Переводческая каторга для него весьма тягостна: она безжалостно съедает время и силы для авторского стихотворчества. И если над «Гамлетом» он работает с увлечением, то перевод «Отелло» делается, по собственному признанию Пастернака, «полубессознательно».
При более чем стесненном личном положении, поэт, тем не менее, из своих средств часто помогает людям, попавшим в гораздо б'oльшую беду: например, отправляет деньги ссыльной Ариадне Эфрон – дочери М.Цветаевой…
В январе 1945 года у него началось воспаление плечевого нерва: он «перетрудил» правую руку – болезнь, свойственная не столько писателям, сколько писарям. В результате ему пришлось овладевать навыками письма левой рукой…
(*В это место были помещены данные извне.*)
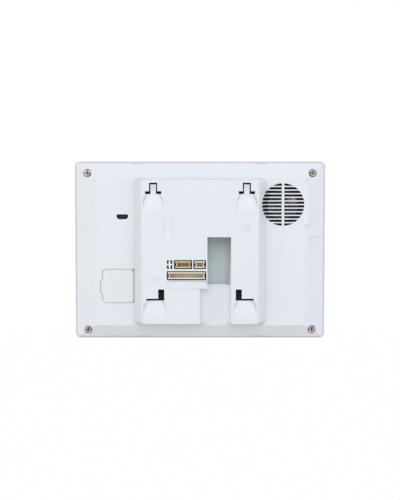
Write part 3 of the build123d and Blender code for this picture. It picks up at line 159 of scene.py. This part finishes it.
# ------------------------------------------------------------------ materials
class Graph:
    """One node material on a Principled shader, with short calls for the nodes it uses."""

    def __init__(self, name, roughness, metallic=0.0):
        self.material = bpy.data.materials.new(name)
        self.material.use_nodes = True
        self.tree = self.material.node_tree
        self.shader = self.tree.nodes["Principled BSDF"]
        self.shader.inputs["Roughness"].default_value = roughness
        self.shader.inputs["Metallic"].default_value = metallic
        self.place = self.node("ShaderNodeTexCoord").outputs["Object"]

    def node(self, kind, inputs=(), **settings):
        """A new node with its settings made and its inputs linked or filled in."""
        made = self.tree.nodes.new(kind)
        for key, value in settings.items():
            setattr(made, key, value)
        for key, value in dict(inputs).items():
            self.put(made.inputs[key], value)
        return made

    def put(self, socket, value):
        """A link when value is another node's output, otherwise a plain value."""
        if isinstance(value, bpy.types.NodeSocket):
            self.tree.links.new(value, socket)
        elif hasattr(value, "__len__") and len(value) == 3 and socket.type == "RGBA":
            socket.default_value = (*value, 1.0)
        else:
            socket.default_value = value

    def noise(self, size, detail=2.0, roughness=0.5, stretch=None):
        """Noise whose features are about size metres across."""
        place = self.place
        if stretch:
            place = self.node("ShaderNodeMapping", {"Vector": place, "Scale": stretch}).outputs[0]
        made = self.node(
            "ShaderNodeTexNoise",
            {"Vector": place, "Scale": 1 / size, "Detail": detail, "Roughness": roughness},
        )
        return made.outputs["Fac"]

    def cells(self, size, output="Distance"):
        """A pattern of cells about size metres across."""
        return self.node("ShaderNodeTexVoronoi", {"Vector": self.place, "Scale": 1 / size}).outputs[output]

    def spread(self, value, low, high, low_in=0.35, high_in=0.65):
        """Stretches a value's range into another. The first is where most of a noise's values lie."""
        made = self.node(
            "ShaderNodeMapRange",
            {"Value": value, "From Min": low_in, "From Max": high_in, "To Min": low, "To Max": high},
        )
        return made.outputs[0]

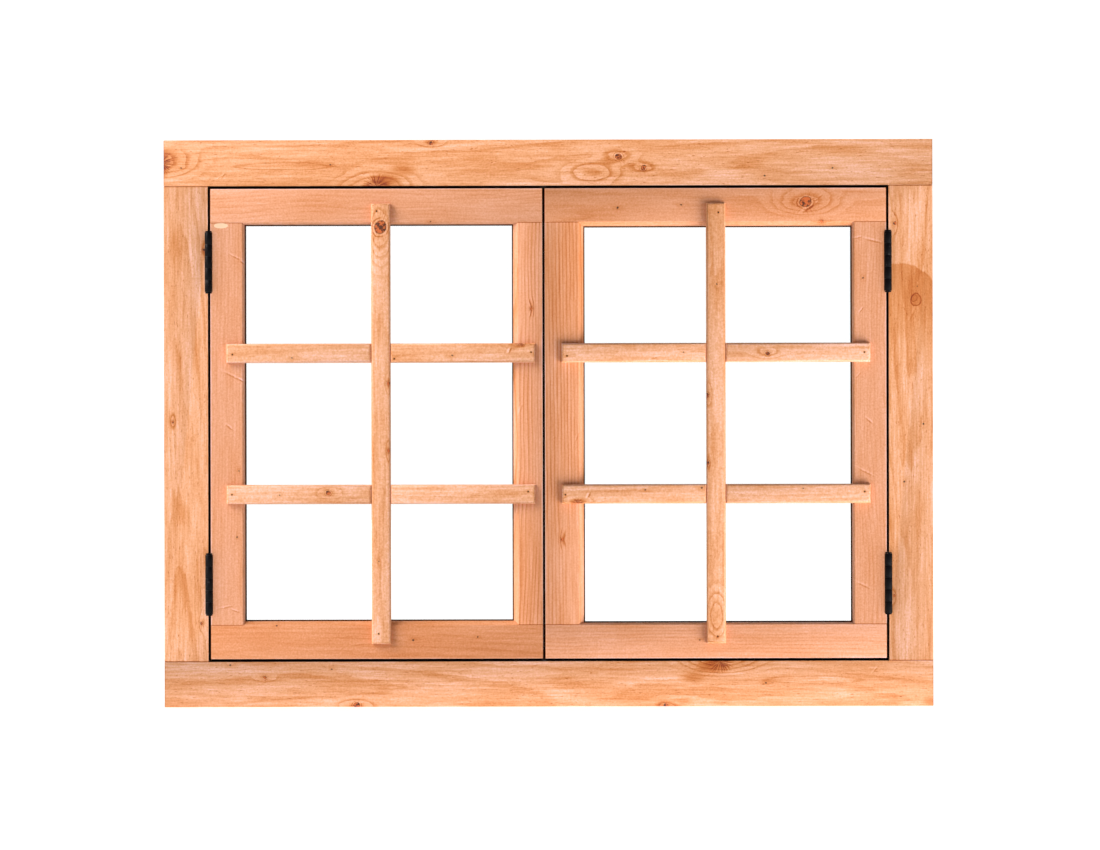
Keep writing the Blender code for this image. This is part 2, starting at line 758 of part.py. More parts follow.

После возвращения в Москву и на последнем вздохе «легкой оттепели» военных времен (весна 1946 года) состоялись авторские вечера поэта: 2 апреля – совместно с А.Ахматовой, 27 мая – в Политехническом музее.
Один из зрителей последнего вечера вспоминал о выступлении на нем Б.Пастернака:
«В чтении Бориса Леонидовича не было ни грана того, что называется у нас «выразительность чтения»: не было и в помине тех шести (или 36!) рычагов тона, которыми искусно владеют мастера эстрады… А не покидало и не покидает ощущение: перед нами был поэт-зодчий своего Поэтограда. /…/ Поэтоград Пастернака рос на глазах ошалевшего зала не за счет изобилия самоцветного материала, а путем внутреннего наполнения, роста одного образа поддержкой другому». (9)
Послевоенное «закручивание гаек», апогей сталинизма, «борьба с космополитизмом» – все это самым непосредственным образом отразилось и на Пастернаке. Его ругают литературные начальники, порицающе склоняют с высоких трибун – за «индивидуализм» («инженеру человеческих душ» предписывалось быть только «коллективистом» – как и всем «советским людям»), за «субъективность ощущений», за «похвалы на Западе» («низкопоклонство перед буржуазной псевдокультурой»).
Не добавляет ему ничего доброго – в глазах властей предержащих – и регулярное выдвижение его кандидатуры на Нобелевскую премию: в 1946-1950-х и (позднее) – в 1953-м и 1957-м годах.